Data shown start
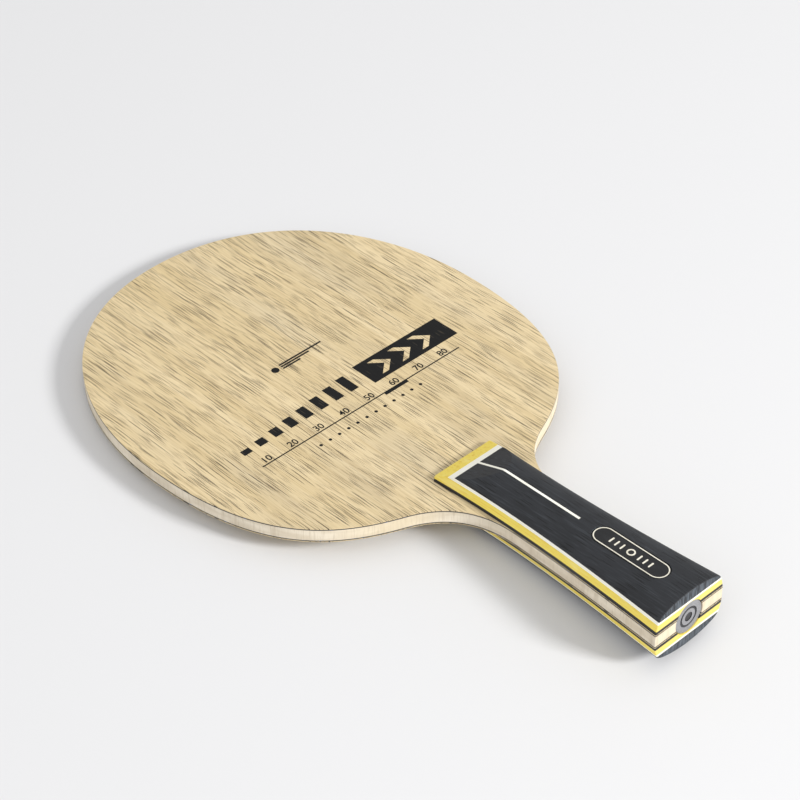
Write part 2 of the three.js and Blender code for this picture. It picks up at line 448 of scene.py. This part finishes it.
def dyedVeneer(name):
    look = dyedWoods[name]
    wood = Finish(name, IOR=1.46)
    grain = wood.noise((22 * mm, 0.8 * mm, 0.45 * mm), detail=4, rough=0.6)
    fibres = wood.noise((4 * mm, 0.22 * mm, 0.22 * mm), detail=2)
    blotch = wood.noise((12 * mm, 5 * mm, 2 * mm), detail=2)
    colour = wood.mix(wood.step(grain, 0.5, 0.74) * look["grain"], look["main"], look["dark"])
    colour = wood.mix(wood.step(blotch, 0.52, 0.72) * 0.6, colour, look["light"])
    colour = wood.mix(wood.sawnEnd() * 0.75, colour, look["end"])
    colour = wood.mix(wood.step(fibres, 0.55, 0.8) * look["grain"] * 0.6, colour, look["dark"])
    return wood.done(colour, 0.5 + fibres * 0.18, grain * 0.5 + fibres * 0.5, depth=0.05 * mm, strength=0.5)


charcoalWood = {
    "main": tone(36, 38, 42),
    "dark": tone(18, 20, 23),
    "light": tone(78, 83, 89),
    "pore": tone(10, 11, 12),
    "endGrain": tone(96, 104, 112),
}


def charcoalVeneer():
    wood = Finish("charcoalHandleWood", IOR=1.47)
    place = wood.swayed(1.0 * mm, (50 * mm, 12 * mm, 12 * mm))
    grain = wood.noise((22 * mm, 0.6 * mm, 0.8 * mm), detail=4, rough=0.65, place=place)
    fibres = wood.noise((6 * mm, 0.25 * mm, 0.5 * mm), detail=3, place=place)
    cloudy = wood.noise((18 * mm, 6 * mm, 6 * mm), detail=2)
    pore = wood.pores((13 * mm, 0.6 * mm, 1 * mm), place, share=0.7, thick=0.24)
    end = wood.sawnEnd()
    saw = wood.noise((4 * mm, 0.35 * mm, 6 * mm), detail=3, rough=0.6)
    colour = wood.mix(wood.step(cloudy, 0.3, 0.75) * 0.5, charcoalWood["main"], charcoalWood["dark"])
    colour = wood.mix(wood.step(grain, 0.52, 0.78) * 0.5, colour, charcoalWood["light"])
    colour = wood.mix(wood.step(fibres, 0.5, 0.8) * 0.35, colour, charcoalWood["light"])
    colour = wood.mix(pore * 0.8, colour, charcoalWood["pore"])
    endColour = wood.mix(wood.step(saw, 0.38, 0.66), charcoalWood["main"], charcoalWood["endGrain"])
    colour = wood.mix(end * 0.85, colour, endColour)
    rough = 0.5 + fibres * 0.16 + pore * 0.15 + end * 0.12
    height = grain * 0.4 + fibres * 0.35 - pore * 0.9
    return wood.done(colour, rough, height, depth=0.09 * mm, strength=0.6)


def badgePlastic():
    plastic = Finish("blackBadgePlastic", IOR=1.5)
    grainy = plastic.noise((0.5 * mm, 0.5 * mm, 0.5 * mm), detail=2)
    worn = plastic.noise((6 * mm, 2 * mm, 2 * mm), detail=3)
    colour = plastic.mix(plastic.step(worn, 0.45, 0.75) * 0.5, tone(20, 21, 23), tone(40, 41, 43))
    return plastic.done(colour, 0.3 + worn * 0.16, grainy, depth=0.03 * mm, strength=0.25)


def badgeLine():
    paint = Finish("creamBadgeLine", IOR=1.5)
    worn = paint.noise((2 * mm, 2 * mm, 2 * mm), detail=3)
    colour = paint.mix(paint.step(worn, 0.4, 0.75) * 0.7, tone(236, 231, 214), tone(206, 199, 180))
    return paint.done(colour, 0.35 + worn * 0.2, worn, depth=0.03 * mm, strength=0.3)


def discMetal():
    metal = Finish("satinDiscMetal", Metallic=0.35, IOR=1.5)
    grit = metal.noise((0.35 * mm, 0.35 * mm, 0.35 * mm), detail=3, rough=0.7)
    cloudy = metal.noise((3 * mm, 3 * mm, 3 * mm), detail=2)
    colour = metal.mix(metal.step(grit, 0.35, 0.7), tone(134, 134, 137), tone(164, 164, 166))
    colour = metal.mix(metal.step(cloudy, 0.4, 0.8) * 0.4, colour, tone(118, 118, 121))
    return metal.done(colour, 0.42 + grit * 0.2, grit, depth=0.04 * mm, strength=0.5)


def discMark():
    mark = Finish("darkDiscMark", IOR=1.5)
    grit = mark.noise((0.4 * mm, 0.4 * mm, 0.4 * mm), detail=2)
    colour = mark.mix(grit, tone(34, 34, 36), tone(62, 62, 64))
    return mark.done(colour, 0.45 + grit * 0.2, grit, depth=0.03 * mm)


def printInk():
    ink = Finish("blackPrintInk", **{"Specular IOR Level": 0.15})
    fibres = ink.noise((8 * mm, 0.3 * mm, 0.3 * mm), detail=3)
    thin = ink.pores((8.5 * mm, 0.72 * mm, 0.72 * mm), ink.place, share=0.3, thick=0.2)
    colour = ink.mix(ink.step(fibres, 0.45, 0.8) * 0.5, tone(24, 24, 24), tone(42, 41, 38))
    colour = ink.mix(thin * 0.5, colour, tone(84, 76, 62))
    return ink.done(colour, 0.45 + fibres * 0.2, fibres - thin * 0.5, depth=0.03 * mm, strength=0.5)


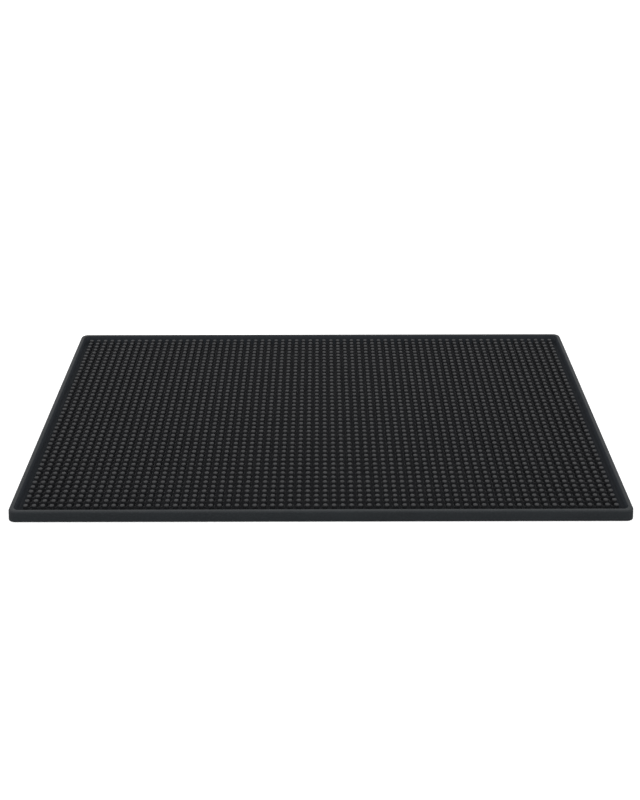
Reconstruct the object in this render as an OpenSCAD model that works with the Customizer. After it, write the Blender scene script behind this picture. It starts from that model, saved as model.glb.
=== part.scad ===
// Studded bar service mat: a shallow moulded rubber tray with a raised rim and a close grid of round
// studs on its floor. Glasses stand on the stud tops, and spills collect between the studs and in the
// gutter that runs round them inside the rim. The real mat is one moulding; it is divided here into its
// floor, its rim (four sides and four corners) and its rows of studs, which meet face to face.
// Millimetres. Origin: centre of the underside. +X runs along the mat, +Y to its back edge, +Z up.

/* [Mat] */
// Length of the mat along X, at the underside
mat_l = 450; // [150:1:500]
// Width of the mat along Y, at the underside
mat_w = 303.5; // [100:0.5:310]
// Height from the underside to the top of the rim
mat_h = 8.5; // [7:0.5:14]
// Radius of the four outside corners, seen from above
corner_r = 5.5; // [5.5:0.5:20]
// Thickness of the floor
floor_t = 2.5; // [1.5:0.1:3.5]

/* [Rim] */
// Thickness of the rim at its top
rim_w = 3.4; // [2.5:0.1:4]
// How far each wall of the rim leans in over its height, so that the mat leaves its mould
rim_draft = 0.5; // [0.2:0.1:0.6]
// Radius of the rim's two top edges
rim_edge_r = 0.8; // [0.3:0.1:1.2]

/* [Studs] */
// Distance between neighbouring studs, along both X and Y
stud_pitch = 6.38; // [6:0.02:10]
// Diameter of a stud near its top
stud_d = 3.6; // [3:0.1:4]
// How much wider a stud's radius is at the floor than near its top
stud_draft = 0.2; // [0.1:0.05:0.4]
// Size of the bevel round a stud's flat top
stud_bevel = 0.5; // [0.2:0.1:1]
// How far the stud tops lie below the top of the rim
stud_drop = 1; // [0:0.1:2]
// Narrowest gutter between the rim and the outer studs
gutter_min = 2; // [1.5:0.5:10]

/* [Hidden] */
$fn = 48;

// Thickness of the rim at the floor, below which its inner wall is upright
rim_foot_w = rim_w + 2 * rim_draft;
// Height of the plane that glasses stand on
stud_top_z = mat_h - stud_drop;
stud_foot_r = stud_d / 2 + stud_draft;

// Each row of studs grows from a root strip that lies flush in a groove of the floor and shows a narrow
// lip all round the feet of the studs.
root_t = floor_t / 3;
root_lip = 0.1;
root_w = 2 * (stud_foot_r + root_lip);

// As many studs go each way as leave the narrowest gutter on both sides.
edge_margin = rim_foot_w + gutter_min + stud_foot_r;
function studs_along(length) = floor((length - 2 * edge_margin) / stud_pitch) + 1;
column_count = studs_along(mat_l);
row_count = studs_along(mat_w);
column_span = (column_count - 1) * stud_pitch;
row_span = (row_count - 1) * stud_pitch;
root_l = column_span + root_w;

rubber_rim = [0.16, 0.17, 0.18];
rubber_floor = [0.08, 0.085, 0.09];
rubber_studs = [0.24, 0.25, 0.26];

function row_y(row) = (row - 1) * stud_pitch - row_span / 2;
function column_x(column) = (column - 1) * stud_pitch - column_span / 2;
function row_name(row) = str("stud_row_", row < 10 ? "0" : "", row);

// A rectangle with round corners, centred on the origin
module rounded_rectangle(length, width, radius) {
    union() {
        square([length - 2 * radius, width], center = true);
        square([length, width - 2 * radius], center = true);
        for (side_x = [-1, 1], side_y = [-1, 1])
            translate([side_x * (length / 2 - radius), side_y * (width / 2 - radius)])
                circle(radius);
    }
}

// What a round edge takes off a square corner: the corner is at [radius, radius] from the round's centre
module edge_waste(radius) {
    difference() {
        square(radius);
        circle(radius);
    }
}

// Cross-section of the rim, with the outer foot at the origin and +X towards the middle of the mat
module rim_section() {
    round_z = mat_h - rim_edge_r;
    outer_top = rim_draft;
    inner_top = rim_draft + rim_w;
    difference() {
        polygon([
            [0, 0],
            [outer_top, round_z],
            [outer_top, mat_h],
            [inner_top, mat_h],
            [inner_top, round_z],
            [rim_foot_w, floor_t],
            [rim_foot_w, 0]
        ]);
        translate([inner_top - rim_edge_r, round_z])
            edge_waste(rim_edge_r);
        translate([outer_top + rim_edge_r, round_z])
            mirror([1, 0])
                edge_waste(rim_edge_r);
    }
}

// A straight side of the rim along +X, centred, with its outer foot on the X axis and its inside to +Y
module rim_side(length) {
    color(rubber_rim)
        rotate([90, 0, 90])
            linear_extrude(length, center = true)
                rim_section();
}

// The front left corner of the rim, with its outer feet on the X and Y axes
module rim_corner() {
    color(rubber_rim)
        translate([corner_r, corner_r, 0])
            rotate([0, 0, 180])
                rotate_extrude(angle = 90)
                    translate([corner_r, 0])
                        mirror([1, 0])
                            rim_section();
}

module rim_front() {
    translate([0, -mat_w / 2, 0])
        rim_side(mat_l - 2 * corner_r);
}

module rim_back() {
    rotate([0, 0, 180])
        rim_front();
}

module rim_left() {
    translate([-mat_l / 2, 0, 0])
        rotate([0, 0, -90])
            rim_side(mat_w - 2 * corner_r);
}

module rim_right() {
    rotate([0, 0, 180])
        rim_left();
}

module corner_front_left() {
    translate([-mat_l / 2, -mat_w / 2, 0])
        rim_corner();
}

module corner_front_right() {
    mirror([1, 0, 0])
        corner_front_left();
}

module corner_back_left() {
    mirror([0, 1, 0])
        corner_front_left();
}

module corner_back_right() {
    rotate([0, 0, 180])
        corner_front_left();
}

// The strip that joins the studs of one row, flush with the top of the floor
module root_strip(row) {
    translate([-root_l / 2, row_y(row) - root_w / 2, floor_t - root_t])
        cube([root_l, root_w, root_t]);
}

// The floor inside the rim, with a groove for the root strip of each row of studs
module floor_sheet() {
    color(rubber_floor)
        difference() {
            linear_extrude(floor_t)
                rounded_rectangle(
                    mat_l - 2 * rim_foot_w,
                    mat_w - 2 * rim_foot_w,
                    corner_r - rim_foot_w
                );
            for (row = [1 : row_count])
                root_strip(row);
        }
}

// One stud, standing on the floor, with a tapered side and a bevel round its flat top
module stud() {
    top_r = stud_d / 2;
    stud_h = stud_top_z - floor_t;
    translate([0, 0, floor_t])
        rotate_extrude()
            polygon([
                [0, 0],
                [stud_foot_r, 0],
                [top_r, stud_h - stud_bevel],
                [top_r - stud_bevel, stud_h],
                [0, stud_h]
            ]);
}

// A row of studs from the left gutter to the right one, joined by its root strip
module stud_row(row) {
    color(rubber_studs)
        union() {
            root_strip(row);
            for (column = [1 : column_count])
                translate([column_x(column), row_y(row), 0])
                    stud();
        }
}

floor_sheet();
rim_front();
rim_back();
rim_left();
rim_right();
corner_front_left();
corner_front_right();
corner_back_left();
corner_back_right();
for (row = [1 : row_count])
    stud_row(row);
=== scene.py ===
# Looks of the studded bar service mat: one black rubber moulding that lies flat on a white studio floor.
# Metres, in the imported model's frame: origin at the centre of the underside, +Y to the back, +Z up.
import math

import bmesh
import bpy
import numpy as np
from mathutils import Euler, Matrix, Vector


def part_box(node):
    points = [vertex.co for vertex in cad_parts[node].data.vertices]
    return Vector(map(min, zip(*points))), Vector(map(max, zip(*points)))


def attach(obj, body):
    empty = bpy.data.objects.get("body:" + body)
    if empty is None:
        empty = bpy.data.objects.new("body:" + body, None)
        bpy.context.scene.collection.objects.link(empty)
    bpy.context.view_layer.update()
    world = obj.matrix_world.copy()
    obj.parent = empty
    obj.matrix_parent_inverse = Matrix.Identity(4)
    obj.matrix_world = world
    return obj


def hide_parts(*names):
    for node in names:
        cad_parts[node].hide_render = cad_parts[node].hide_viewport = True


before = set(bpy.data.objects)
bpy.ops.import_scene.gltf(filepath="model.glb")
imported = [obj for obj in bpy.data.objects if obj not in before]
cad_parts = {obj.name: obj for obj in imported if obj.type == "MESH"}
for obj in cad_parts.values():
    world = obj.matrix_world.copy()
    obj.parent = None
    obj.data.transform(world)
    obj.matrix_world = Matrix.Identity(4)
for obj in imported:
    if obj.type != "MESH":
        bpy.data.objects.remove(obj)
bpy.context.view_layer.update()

MM = 0.001

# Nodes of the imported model
FLOOR_NODE = "floor_sheet"
RIM_SIDES = ["rim_front", "rim_back", "rim_left", "rim_right"]
RIM_CORNERS = ["corner_front_left", "corner_front_right", "corner_back_left", "corner_back_right"]
ROW_NODES = sorted(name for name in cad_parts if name.startswith("stud_row_"))

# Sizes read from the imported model
FLOOR_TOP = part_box(FLOOR_NODE)[1].z
FIRST_LOW, FIRST_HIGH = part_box(ROW_NODES[0])
LAST_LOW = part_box(ROW_NODES[-1])[0]
STUD_TOP = FIRST_HIGH.z
ROW_WIDTH = FIRST_HIGH.y - FIRST_LOW.y
PITCH = (LAST_LOW.y - FIRST_LOW.y) / (len(ROW_NODES) - 1)
COLUMN_COUNT = round((FIRST_HIGH.x - FIRST_LOW.x - ROW_WIDTH) / PITCH) + 1
RIM_LOW, RIM_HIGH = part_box("rim_front")
RIM_TOP = RIM_HIGH.z
RIM_FOOT = RIM_HIGH.y - RIM_LOW.y
HALF_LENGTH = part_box("rim_right")[1].x
HALF_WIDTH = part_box("rim_back")[1].y
CORNER_LOW, CORNER_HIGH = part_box("corner_back_right")
CORNER_R = CORNER_HIGH.x - CORNER_LOW.x

# Studs
ROOT_LIP = 0.1 * MM
FOOT_R = ROW_WIDTH / 2 - ROOT_LIP
STUD_TAPER = 0.2 * MM
STUD_R = FOOT_R - STUD_TAPER
STUD_FILLET = 0.45 * MM
STUD_FILLET_STEPS = 3
STUD_EDGE = 0.75 * MM
STUD_EDGE_ANGLE = 84
STUD_EDGE_STEPS = 4
STUD_DOME = 0.06 * MM
STUD_SINK = 0.3 * MM
STUD_SIDES = 20
ROWS_PER_BAND = 5
STUD_LEAN = math.radians(0.7)
MOST_LEAN = 2 * STUD_LEAN
STUD_HEIGHT_SPREAD = 0.04 * MM
STUD_RADIUS_SPREAD = 0.012

# Rim, from its outer foot over its crest and down to the floor
RIM_DRAFT = 0.5 * MM
RIM_TOE = 0.35 * MM
RIM_TOE_STEPS = 3
RIM_OUTER_EDGE = 1.3 * MM
RIM_OUTER_EDGE_STEPS = 8
RIM_CROWN = 0.05 * MM
RIM_INNER_EDGE = 0.6 * MM
RIM_INNER_EDGE_STEPS = 6
CREST_SLOPE = 5
RIM_FILLET = 2.2 * MM
RIM_FILLET_STEPS = 6
FILLET_BITE = 0.1 * MM
FILLET_DROP = 0.01 * MM
UNDERCUT = 0.4 * MM
INNER_CORNER_R = 3.2 * MM
SIDE_STEP = 10 * MM
CORNER_STEPS = 12
RIM_WAVE = 0.06 * MM
WAVES_ROUND_RIM = range(5, 17)
WAVE_SIZES = (0.4, 1)
WAVE_MIDDLE = 0.5

# Gutter
STUD_CLEARANCE = 0.4 * MM
GUTTER_WIDTH = min(FIRST_LOW.x + HALF_LENGTH, FIRST_LOW.y + HALF_WIDTH) - RIM_FOOT - STUD_CLEARANCE
# Heights over which the painted light on the rim's inner wall fades in
WALL_FADE = (0.4 * MM, 2.4 * MM)
# Width over which the gutter floor's painted light fades out among the studs
FLOOR_FADE = 5 * MM

# Edges that turn further than this are crisp
SHARP_EDGE = math.radians(40)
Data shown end
Extract verbatim only those lines that run from the line with "its flat top" to the line with "if empty is", inclusive.

-- Written answer --
// One stud, standing on the floor, with a tapered side and a bevel round its flat top
module stud() {
    top_r = stud_d / 2;
    stud_h = stud_top_z - floor_t;
    translate([0, 0, floor_t])
        rotate_extrude()
            polygon([
                [0, 0],
                [stud_foot_r, 0],
                [top_r, stud_h - stud_bevel],
                [top_r - stud_bevel, stud_h],
                [0, stud_h]
            ]);
}

// A row of studs from the left gutter to the right one, joined by its root strip
module stud_row(row) {
    color(rubber_studs)
        union() {
            root_strip(row);
            for (column = [1 : column_count])
                translate([column_x(column), row_y(row), 0])
                    stud();
        }
}

floor_sheet();
rim_front();
rim_back();
rim_left();
rim_right();
corner_front_left();
corner_front_right();
corner_back_left();
corner_back_right();
for (row = [1 : row_count])
    stud_row(row);
=== scene.py ===
# Looks of the studded bar service mat: one black rubber moulding that lies flat on a white studio floor.
# Metres, in the imported model's frame: origin at the centre of the underside, +Y to the back, +Z up.
import math

import bmesh
import bpy
import numpy as np
from mathutils import Euler, Matrix, Vector


def part_box(node):
    points = [vertex.co for vertex in cad_parts[node].data.vertices]
    return Vector(map(min, zip(*points))), Vector(map(max, zip(*points)))


def attach(obj, body):
    empty = bpy.data.objects.get("body:" + body)
    if empty is None:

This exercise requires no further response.